### Exercise aim
The required output is the exact run of lines from the line containing "for helper in" to the line containing "if empty is", inclusive, and nothing besides.

[Entries taken from a collection]
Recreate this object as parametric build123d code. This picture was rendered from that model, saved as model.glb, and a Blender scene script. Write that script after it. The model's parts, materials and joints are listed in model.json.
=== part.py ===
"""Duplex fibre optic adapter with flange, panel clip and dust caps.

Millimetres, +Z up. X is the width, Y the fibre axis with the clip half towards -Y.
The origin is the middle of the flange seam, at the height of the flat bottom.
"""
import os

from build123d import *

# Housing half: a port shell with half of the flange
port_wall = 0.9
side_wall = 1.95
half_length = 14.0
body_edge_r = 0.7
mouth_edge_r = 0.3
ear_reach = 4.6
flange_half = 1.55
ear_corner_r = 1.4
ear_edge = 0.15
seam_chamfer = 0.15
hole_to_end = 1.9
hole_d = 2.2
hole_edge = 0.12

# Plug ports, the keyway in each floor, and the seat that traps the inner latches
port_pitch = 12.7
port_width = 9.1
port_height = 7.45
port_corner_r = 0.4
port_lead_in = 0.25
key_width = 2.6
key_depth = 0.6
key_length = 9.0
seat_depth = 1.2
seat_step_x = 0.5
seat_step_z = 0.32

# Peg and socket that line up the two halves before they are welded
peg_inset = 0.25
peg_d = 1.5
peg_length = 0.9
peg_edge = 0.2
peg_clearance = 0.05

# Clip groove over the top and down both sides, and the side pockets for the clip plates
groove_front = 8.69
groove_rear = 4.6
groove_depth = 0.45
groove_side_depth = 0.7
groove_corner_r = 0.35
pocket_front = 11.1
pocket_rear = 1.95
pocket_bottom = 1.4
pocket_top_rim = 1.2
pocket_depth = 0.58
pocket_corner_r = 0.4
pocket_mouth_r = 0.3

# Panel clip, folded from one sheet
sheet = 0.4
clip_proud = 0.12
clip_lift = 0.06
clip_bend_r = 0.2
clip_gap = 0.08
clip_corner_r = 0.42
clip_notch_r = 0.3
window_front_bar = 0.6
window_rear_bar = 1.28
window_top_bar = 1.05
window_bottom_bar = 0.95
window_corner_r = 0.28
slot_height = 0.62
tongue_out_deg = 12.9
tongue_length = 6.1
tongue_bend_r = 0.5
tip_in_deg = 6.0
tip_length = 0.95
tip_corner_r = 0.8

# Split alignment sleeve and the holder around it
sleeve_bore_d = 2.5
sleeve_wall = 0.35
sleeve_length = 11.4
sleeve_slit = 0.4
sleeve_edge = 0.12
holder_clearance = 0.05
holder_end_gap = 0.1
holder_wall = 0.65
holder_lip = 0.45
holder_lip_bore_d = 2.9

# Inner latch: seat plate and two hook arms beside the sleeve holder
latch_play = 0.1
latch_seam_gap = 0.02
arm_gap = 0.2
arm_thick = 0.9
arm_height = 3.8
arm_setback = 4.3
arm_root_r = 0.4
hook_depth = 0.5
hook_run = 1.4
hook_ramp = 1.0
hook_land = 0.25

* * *

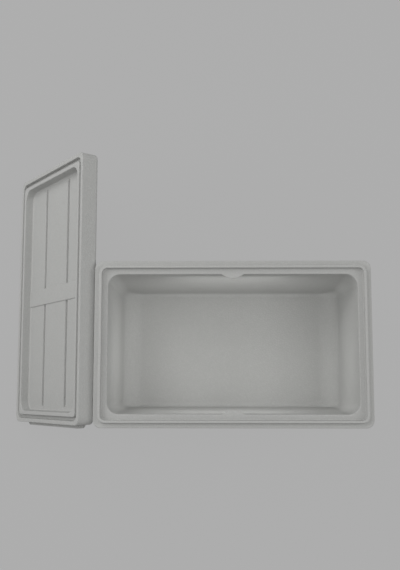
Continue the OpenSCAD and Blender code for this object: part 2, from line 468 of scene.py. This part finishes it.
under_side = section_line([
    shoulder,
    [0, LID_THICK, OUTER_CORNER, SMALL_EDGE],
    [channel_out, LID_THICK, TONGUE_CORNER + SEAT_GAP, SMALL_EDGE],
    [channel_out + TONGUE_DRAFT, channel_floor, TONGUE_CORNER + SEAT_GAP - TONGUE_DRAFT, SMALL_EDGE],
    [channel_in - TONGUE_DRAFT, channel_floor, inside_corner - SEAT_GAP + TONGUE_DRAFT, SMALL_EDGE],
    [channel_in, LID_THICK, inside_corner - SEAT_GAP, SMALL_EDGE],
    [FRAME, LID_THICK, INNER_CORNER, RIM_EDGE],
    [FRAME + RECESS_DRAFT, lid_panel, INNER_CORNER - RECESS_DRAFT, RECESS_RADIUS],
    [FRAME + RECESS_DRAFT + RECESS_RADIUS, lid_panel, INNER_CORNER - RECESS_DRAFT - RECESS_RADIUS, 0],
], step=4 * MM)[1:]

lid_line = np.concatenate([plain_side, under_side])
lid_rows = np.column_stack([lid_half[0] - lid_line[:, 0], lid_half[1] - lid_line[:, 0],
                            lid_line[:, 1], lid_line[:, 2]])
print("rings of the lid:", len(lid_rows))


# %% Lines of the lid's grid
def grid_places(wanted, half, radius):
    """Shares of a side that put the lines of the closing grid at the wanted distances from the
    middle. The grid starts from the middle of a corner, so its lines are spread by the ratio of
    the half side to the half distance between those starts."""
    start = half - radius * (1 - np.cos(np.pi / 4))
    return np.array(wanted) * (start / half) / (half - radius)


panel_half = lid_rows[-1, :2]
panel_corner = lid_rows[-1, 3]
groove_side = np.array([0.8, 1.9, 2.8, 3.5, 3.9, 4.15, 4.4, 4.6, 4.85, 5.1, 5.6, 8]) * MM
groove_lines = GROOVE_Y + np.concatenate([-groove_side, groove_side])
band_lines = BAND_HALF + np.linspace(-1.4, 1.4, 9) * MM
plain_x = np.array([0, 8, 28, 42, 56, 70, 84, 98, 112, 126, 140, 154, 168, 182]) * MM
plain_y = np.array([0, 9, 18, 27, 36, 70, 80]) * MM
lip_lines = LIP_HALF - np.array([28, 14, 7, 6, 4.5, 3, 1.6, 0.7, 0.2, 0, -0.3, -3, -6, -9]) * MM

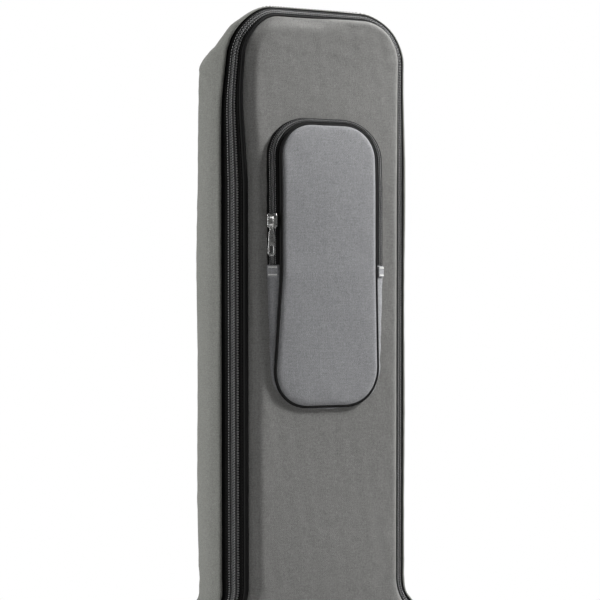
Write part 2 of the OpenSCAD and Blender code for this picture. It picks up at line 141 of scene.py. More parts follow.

* * *

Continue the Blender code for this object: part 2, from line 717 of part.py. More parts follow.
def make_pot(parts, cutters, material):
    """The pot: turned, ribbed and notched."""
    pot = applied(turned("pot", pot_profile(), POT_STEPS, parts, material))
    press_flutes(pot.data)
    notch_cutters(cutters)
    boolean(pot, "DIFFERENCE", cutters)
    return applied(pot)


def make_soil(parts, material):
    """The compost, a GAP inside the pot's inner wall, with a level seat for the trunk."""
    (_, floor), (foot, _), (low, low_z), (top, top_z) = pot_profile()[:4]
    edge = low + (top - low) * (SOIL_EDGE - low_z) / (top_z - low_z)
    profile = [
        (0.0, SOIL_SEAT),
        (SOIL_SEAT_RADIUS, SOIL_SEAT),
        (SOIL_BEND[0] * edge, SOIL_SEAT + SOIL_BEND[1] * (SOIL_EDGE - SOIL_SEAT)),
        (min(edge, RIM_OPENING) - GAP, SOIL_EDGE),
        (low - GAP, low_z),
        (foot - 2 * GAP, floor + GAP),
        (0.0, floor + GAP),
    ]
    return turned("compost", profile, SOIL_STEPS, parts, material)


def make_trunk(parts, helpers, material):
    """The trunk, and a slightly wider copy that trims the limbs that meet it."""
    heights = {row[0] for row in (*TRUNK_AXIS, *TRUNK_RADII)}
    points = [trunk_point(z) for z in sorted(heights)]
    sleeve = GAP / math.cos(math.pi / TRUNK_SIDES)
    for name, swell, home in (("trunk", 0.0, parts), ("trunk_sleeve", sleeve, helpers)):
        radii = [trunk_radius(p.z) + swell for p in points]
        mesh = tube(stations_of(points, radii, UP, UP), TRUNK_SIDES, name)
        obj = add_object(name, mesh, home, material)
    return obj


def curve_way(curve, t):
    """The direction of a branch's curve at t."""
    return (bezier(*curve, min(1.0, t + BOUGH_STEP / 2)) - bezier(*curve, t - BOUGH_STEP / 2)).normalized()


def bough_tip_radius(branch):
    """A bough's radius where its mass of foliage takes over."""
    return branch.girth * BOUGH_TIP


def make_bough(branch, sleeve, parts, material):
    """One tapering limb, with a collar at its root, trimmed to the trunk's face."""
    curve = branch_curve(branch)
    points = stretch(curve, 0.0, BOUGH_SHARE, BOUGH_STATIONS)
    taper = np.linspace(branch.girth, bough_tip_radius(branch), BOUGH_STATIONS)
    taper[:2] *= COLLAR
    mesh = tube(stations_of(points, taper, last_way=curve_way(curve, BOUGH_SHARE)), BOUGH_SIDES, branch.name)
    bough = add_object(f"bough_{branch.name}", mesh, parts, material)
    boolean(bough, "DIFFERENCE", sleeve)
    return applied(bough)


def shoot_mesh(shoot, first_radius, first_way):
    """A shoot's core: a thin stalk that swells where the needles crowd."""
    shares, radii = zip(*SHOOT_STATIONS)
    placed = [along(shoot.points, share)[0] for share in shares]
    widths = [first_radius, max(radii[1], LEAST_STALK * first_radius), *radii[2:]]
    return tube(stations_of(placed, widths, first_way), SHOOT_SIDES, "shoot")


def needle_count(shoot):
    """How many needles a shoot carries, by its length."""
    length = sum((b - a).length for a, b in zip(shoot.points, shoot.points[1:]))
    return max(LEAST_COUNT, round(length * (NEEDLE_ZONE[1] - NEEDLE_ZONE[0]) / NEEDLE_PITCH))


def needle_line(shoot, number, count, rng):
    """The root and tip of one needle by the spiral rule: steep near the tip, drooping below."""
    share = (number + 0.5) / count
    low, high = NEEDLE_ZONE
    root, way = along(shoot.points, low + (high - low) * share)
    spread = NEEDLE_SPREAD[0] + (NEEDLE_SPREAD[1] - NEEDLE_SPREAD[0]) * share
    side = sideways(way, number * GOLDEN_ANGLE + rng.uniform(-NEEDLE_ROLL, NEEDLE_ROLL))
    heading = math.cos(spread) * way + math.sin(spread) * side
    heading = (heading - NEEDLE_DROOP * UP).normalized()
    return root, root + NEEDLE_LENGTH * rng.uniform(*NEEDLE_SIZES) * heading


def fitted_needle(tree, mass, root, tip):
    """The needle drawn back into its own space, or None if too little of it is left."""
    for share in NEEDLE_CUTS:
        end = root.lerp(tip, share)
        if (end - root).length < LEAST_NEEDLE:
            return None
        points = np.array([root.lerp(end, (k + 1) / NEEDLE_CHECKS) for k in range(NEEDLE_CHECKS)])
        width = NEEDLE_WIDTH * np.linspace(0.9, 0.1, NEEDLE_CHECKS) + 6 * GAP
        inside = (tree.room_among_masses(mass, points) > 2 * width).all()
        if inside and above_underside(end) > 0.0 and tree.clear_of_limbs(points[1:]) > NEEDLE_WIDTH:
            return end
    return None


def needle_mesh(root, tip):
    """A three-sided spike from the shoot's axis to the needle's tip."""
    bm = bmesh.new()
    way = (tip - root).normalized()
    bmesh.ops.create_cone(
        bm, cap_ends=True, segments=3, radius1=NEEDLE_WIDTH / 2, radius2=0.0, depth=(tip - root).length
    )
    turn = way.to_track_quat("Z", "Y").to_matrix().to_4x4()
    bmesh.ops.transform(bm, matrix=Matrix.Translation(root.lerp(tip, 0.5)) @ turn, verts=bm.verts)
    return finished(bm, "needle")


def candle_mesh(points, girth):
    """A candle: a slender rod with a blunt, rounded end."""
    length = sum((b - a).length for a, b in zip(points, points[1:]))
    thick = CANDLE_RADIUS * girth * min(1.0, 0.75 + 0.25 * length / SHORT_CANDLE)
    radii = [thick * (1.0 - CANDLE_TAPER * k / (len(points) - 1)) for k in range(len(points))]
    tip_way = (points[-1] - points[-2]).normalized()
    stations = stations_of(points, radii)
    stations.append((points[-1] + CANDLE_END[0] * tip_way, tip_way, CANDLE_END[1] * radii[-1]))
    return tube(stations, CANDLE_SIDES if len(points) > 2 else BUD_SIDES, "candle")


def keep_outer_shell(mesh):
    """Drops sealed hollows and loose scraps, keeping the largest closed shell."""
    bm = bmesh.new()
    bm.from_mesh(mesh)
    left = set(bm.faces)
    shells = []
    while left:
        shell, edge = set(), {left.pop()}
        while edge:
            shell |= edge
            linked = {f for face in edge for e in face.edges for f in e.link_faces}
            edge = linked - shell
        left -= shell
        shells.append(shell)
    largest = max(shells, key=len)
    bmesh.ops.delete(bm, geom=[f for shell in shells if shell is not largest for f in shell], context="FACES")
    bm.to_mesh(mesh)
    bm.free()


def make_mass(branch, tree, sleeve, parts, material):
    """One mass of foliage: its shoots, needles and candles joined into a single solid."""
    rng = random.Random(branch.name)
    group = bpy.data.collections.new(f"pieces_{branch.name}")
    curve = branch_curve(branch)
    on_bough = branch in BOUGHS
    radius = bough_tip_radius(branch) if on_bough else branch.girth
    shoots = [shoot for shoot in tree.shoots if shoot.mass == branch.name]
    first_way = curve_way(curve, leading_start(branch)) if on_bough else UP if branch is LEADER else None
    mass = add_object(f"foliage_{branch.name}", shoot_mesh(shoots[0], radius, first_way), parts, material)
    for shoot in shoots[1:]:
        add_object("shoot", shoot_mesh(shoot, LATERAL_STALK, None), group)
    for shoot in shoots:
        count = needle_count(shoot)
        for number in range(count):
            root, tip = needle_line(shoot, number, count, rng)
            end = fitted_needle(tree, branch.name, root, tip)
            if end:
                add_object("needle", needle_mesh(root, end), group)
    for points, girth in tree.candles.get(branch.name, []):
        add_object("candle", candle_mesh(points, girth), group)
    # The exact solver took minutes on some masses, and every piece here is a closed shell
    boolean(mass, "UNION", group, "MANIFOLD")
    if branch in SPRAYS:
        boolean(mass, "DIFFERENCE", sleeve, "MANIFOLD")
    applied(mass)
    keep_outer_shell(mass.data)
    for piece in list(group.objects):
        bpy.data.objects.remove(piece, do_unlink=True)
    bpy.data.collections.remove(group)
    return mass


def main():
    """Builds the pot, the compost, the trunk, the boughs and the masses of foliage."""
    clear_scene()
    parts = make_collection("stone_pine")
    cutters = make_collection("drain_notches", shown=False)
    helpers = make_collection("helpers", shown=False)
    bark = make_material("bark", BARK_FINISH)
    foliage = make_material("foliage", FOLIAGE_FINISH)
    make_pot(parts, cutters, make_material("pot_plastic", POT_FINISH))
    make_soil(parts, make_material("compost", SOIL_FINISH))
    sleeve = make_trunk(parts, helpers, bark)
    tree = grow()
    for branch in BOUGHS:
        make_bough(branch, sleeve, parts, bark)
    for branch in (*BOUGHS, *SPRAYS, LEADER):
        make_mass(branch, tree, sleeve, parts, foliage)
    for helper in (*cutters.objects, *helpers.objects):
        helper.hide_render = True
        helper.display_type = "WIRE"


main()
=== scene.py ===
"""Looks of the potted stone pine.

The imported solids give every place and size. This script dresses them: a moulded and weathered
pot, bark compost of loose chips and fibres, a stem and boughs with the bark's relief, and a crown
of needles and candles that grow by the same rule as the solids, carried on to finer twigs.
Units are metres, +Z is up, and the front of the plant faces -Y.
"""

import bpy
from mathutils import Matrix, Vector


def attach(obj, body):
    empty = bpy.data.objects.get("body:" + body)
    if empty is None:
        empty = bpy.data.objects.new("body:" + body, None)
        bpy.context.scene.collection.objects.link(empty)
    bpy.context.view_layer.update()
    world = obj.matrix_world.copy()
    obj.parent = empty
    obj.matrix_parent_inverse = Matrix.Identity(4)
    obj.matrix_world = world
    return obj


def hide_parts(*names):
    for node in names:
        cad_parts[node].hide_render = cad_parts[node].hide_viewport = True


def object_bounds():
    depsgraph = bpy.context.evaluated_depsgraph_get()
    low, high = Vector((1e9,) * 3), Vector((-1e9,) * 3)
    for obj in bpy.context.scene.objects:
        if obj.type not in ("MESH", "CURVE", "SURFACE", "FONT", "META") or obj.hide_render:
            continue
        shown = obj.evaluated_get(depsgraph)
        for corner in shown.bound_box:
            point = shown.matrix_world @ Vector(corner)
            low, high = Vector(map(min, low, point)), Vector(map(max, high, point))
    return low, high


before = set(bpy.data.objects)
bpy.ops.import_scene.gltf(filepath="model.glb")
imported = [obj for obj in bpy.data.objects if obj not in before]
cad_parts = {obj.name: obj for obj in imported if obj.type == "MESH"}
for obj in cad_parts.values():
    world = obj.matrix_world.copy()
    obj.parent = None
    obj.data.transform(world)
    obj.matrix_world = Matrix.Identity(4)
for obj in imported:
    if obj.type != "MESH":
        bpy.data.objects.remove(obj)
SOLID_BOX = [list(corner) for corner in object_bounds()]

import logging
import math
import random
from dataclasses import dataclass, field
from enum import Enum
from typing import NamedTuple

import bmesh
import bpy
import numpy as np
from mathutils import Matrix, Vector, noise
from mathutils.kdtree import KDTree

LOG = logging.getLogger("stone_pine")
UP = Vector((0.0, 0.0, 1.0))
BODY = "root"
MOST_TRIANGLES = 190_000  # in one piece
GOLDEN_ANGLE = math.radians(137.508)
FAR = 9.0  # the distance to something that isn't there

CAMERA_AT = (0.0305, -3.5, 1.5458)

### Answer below
    for helper in (*cutters.objects, *helpers.objects):
        helper.hide_render = True
        helper.display_type = "WIRE"


main()
=== scene.py ===
"""Looks of the potted stone pine.

The imported solids give every place and size. This script dresses them: a moulded and weathered
pot, bark compost of loose chips and fibres, a stem and boughs with the bark's relief, and a crown
of needles and candles that grow by the same rule as the solids, carried on to finer twigs.
Units are metres, +Z is up, and the front of the plant faces -Y.
"""

import bpy
from mathutils import Matrix, Vector


def attach(obj, body):
    empty = bpy.data.objects.get("body:" + body)
    if empty is None:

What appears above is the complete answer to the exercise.